Os burlões aliciam as vítimas para esquemas piramidais, convidando-os a pagar mensalidades que podem atingir as centenas de dólares para abrir uma conta de cliente. Em contrapartida, prometem recompensá-los com vários tipos de bónus, à medida que as aplicações financeiras forem gerando retorno.

Claro que os avisos sobre o elevado grau de risco deste tipo de investimentos não são explícitos, antes pelo contrário. Nunca é referida a possibilidade de perder dinheiro, enquanto é salientado que, negociando em “modo automático”, o investidor deverá ganhar entre 5% e 20% ao mês.

De forma a iludirem as vítimas recorrem a perfis falsos nas redes sociais onde pseudo-milionários se gabam de ganhar muito dinheiro a fazer investimentos em forex e outros criptoativos, exibindo carros de luxo e baralhos de notas para iludir as pessoas… e o problema é que (muitas vezes) funciona.

A controvérsia reinante em torno das vantagens e riscos das criptomoedas tem conduzido a uma verdadeira encruzilhada regulatória.

Enquanto uns defendem que as transações em ambientes virtuais são mais baratas, mais seguras, rápidas e transparentes e, por isso, sustentam uma estratégia regulatória minimalista, assente num princípio de autonomia privada e de autorregulação, outros (em particular os seus detratores) consideram inversamente ser necessário ou mesmo imperiosa a intervenção do legislador na matéria, subordinando as criptomoedas a um quadro legal de emissão, circulação e supervisão adequado.

Mesmo no seio da União Europeia são muitos os opositores a uma regulamentação genérica dos criptoativos sustentando que a mesma se deve limitar ao branqueamento de capitais.

Nesse domínio é de salientar a proposta apresentada em setembro de 2020 pela Comissão Europeia de um Regulamento do Parlamento Europeu e do Conselho relativo ao mercado dos criptoativos que tem como principal objetivo adotar um conjunto de medidas destinadas a fomentar e apoiar ainda mais o potencial do financiamento digital em termos de inovação e concorrência, atenuando, simultaneamente, os riscos inerentes.

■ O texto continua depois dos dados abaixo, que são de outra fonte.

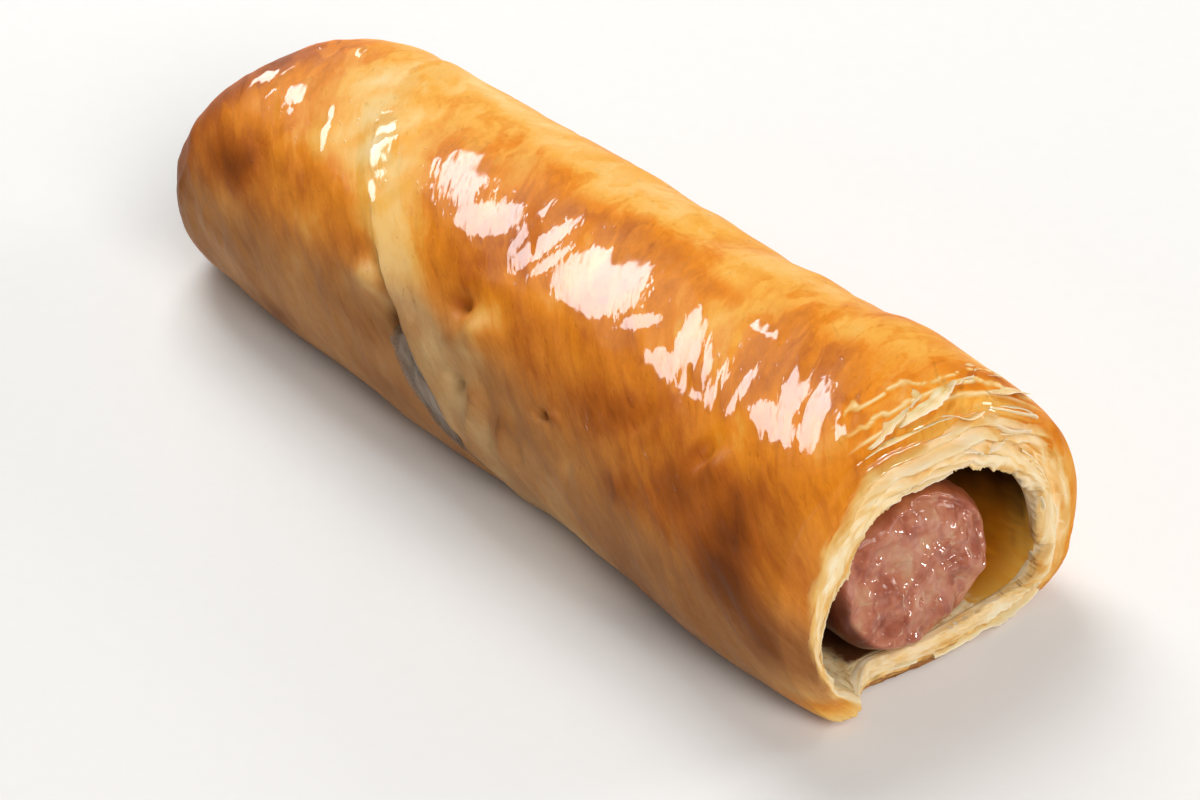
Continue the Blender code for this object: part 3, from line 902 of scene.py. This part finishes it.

A criminalidade crescente associada aos criptoativos exige que se avance para um nível de regulamentação adequado e proporcional, isto é, que não seja excessivo de tal modo que constitua um entrave à utilização dos criptoativos e à adoção da tecnologia que os suporta com já reconhecidas vantagens, mas que ao mesmo tempo garanta a segurança dos investidores e operadores de mercado e constitua obstáculo ao uso dos ativos financeiras digitais para a prática de crimes como o branqueamento de capitais, fraude fiscal ou burlas.

É claro que os criptoativos, para além da sua regulamentação, levantam novos desafios ao Ministério Público e à investigação criminal: como será possível investigar algo que, construído sobre um protocolo algorítmico, se consubstancia em mera informação digital que circula numa nuvem cibernética entre utilizadores virtuais pseudoanónimos.